Des plaies ouvertes que le temps n’a pas refermé. un art véhiculé comme une expérience intime. En 2010, Casey explore à la première personne, le quotidien des travailleurs dans les champs de canne de la Martinique, à travers un morceau au titre évocateur : Sac de sucre. En toile de fond de cette pièce phare de l’album Libérez la bête : les traces de quatre siècles d’esclavage et de répression coloniale laissées par les générations précédentes, ces « nègres» devenus des marchandises sous cadenas, puis acteurs d’une libération finalement arrachée ! Un récit intime fusionnant les époques, la douleur et la colère, jeté dans le monde vaste du rap français, où l’Histoire des ancêtres est une ruine régulièrement visitée. Bien au delà du devoir de mémoire, dont les relais parfois excessifs sont aussi délétères qu’un discours de campagne politique, le rap relate passé esclavagiste et colonialisme parce qu’il se place sur le même itinéraire historique, rapportant avec lui les souvenirs, les drames et les combats qui vont avec. Retour en arrière…
TRAUMATISMES…
« Sais-tu que notre folklore ne parle que de cris, de douleurs, de chaînes et de zombies… ? »

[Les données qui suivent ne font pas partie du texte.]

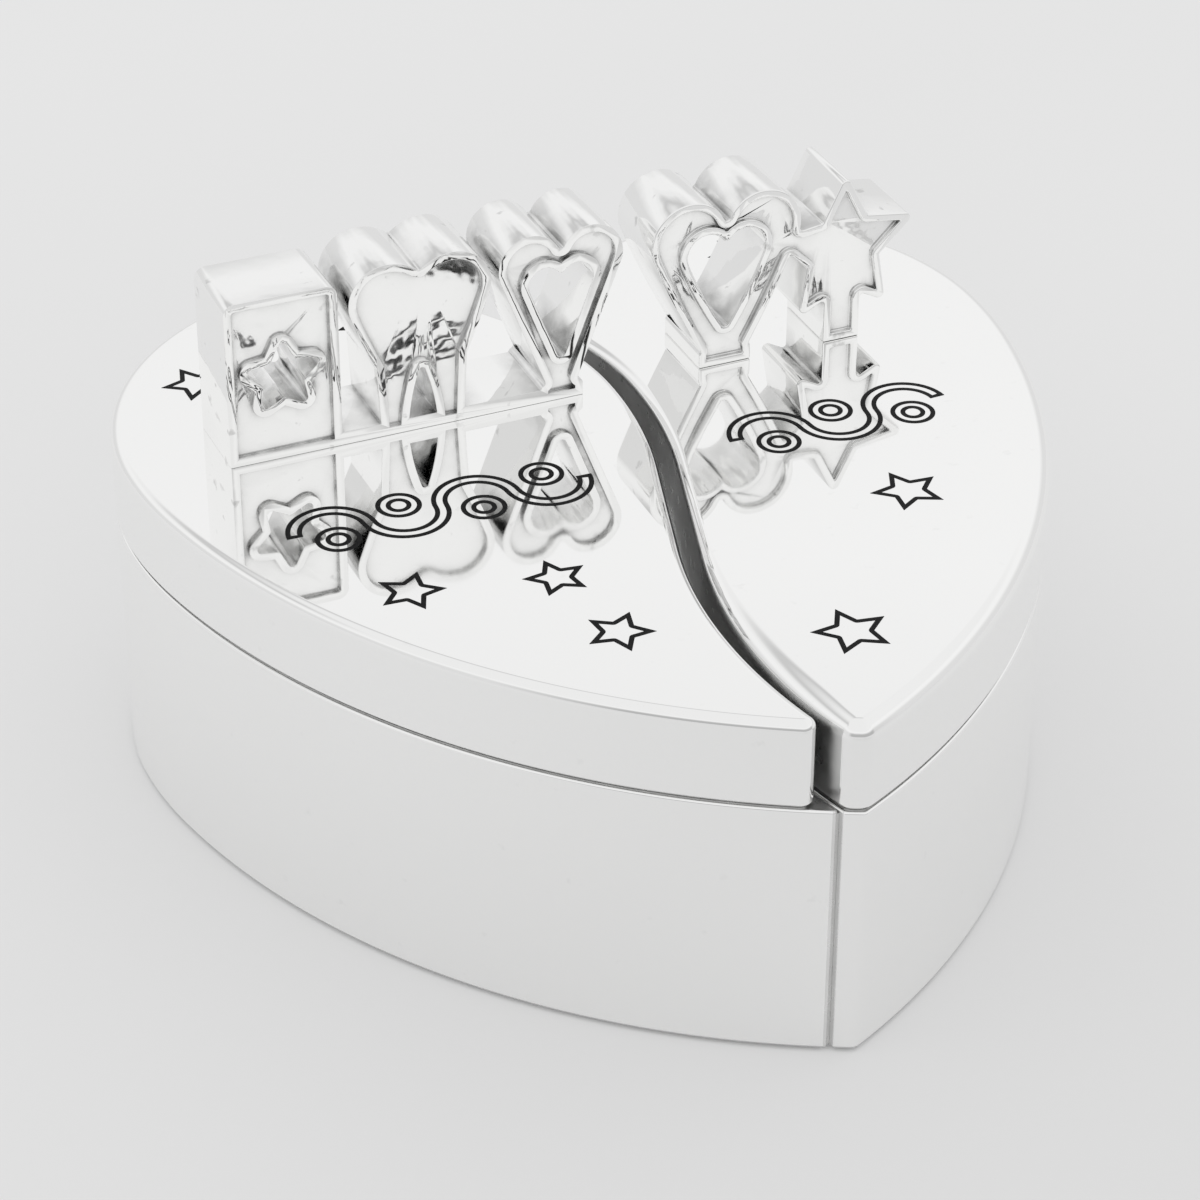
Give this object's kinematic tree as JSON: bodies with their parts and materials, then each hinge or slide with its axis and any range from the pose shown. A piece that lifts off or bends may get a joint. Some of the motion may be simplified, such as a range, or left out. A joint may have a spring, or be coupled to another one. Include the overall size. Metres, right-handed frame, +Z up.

C’est au XVIème siècle que Madinina « l’île aux fleurs », est devenue l’une des « îles du sucre » de l’archipel des Antilles, vers laquelle des milliers d’esclaves seront acheminés pour cultiver cet « or blanc » introduit par d’autres « blancs ». Cinq siècles d’Histoire séparent aujourd’hui le premier pied enchaîné foulant le sol de la Martinique et le récit de Casey prenant pour point de départ les sévices endurées par les esclaves dans les « Sugar islands ». De cette Histoire, la rappeuse du Blanc-Mesnil n’a rien « oublié ». A l’instar de Sac de sucre, nombre de ses œuvres remémorent la douleur de ses ancêtres pour mettre en lumière sa propre trajectoire : « Aucune différence dans cette douce France, entre mon passé, mon présent et ma souffrance… mes cicatrices sont pleines de stress, pleines de rengaines racistes qui m’oppressent, de bleus, de kystes et de chaînes épaisses, pour les indigènes à l’origines de leur richesse ! ».« noire, née en France et maintenu en position de faiblesse » ! Ni politique, ni complainte pour attendrir les coeurs ! Sur des titres comme Dans nos histoires, Tragédie d’une trajectoire, Chez Moi, Sac de sucre, Purger ma peine avec Zone libre, le souvenir est symbolique, le traumatisme présent, marqueur d’une identité dévoilée dans toutes sa brutalité par l’artiste affirmant ses liens indéfectibles avec la culture antillaise. De là, partent les racines, intimes avec une page de l’Histoire reliant Madinina, cette « toute petite partie du globe », avec le continent africain et les ports esclavagistes de la côtes atlantique française. Des liens tissés brièvement dans la conscience collective des écoliers de l’hexagone, que le rap allait renouer avec vigueur, à l’heure où la France dormait encore dans un trou de mémoire…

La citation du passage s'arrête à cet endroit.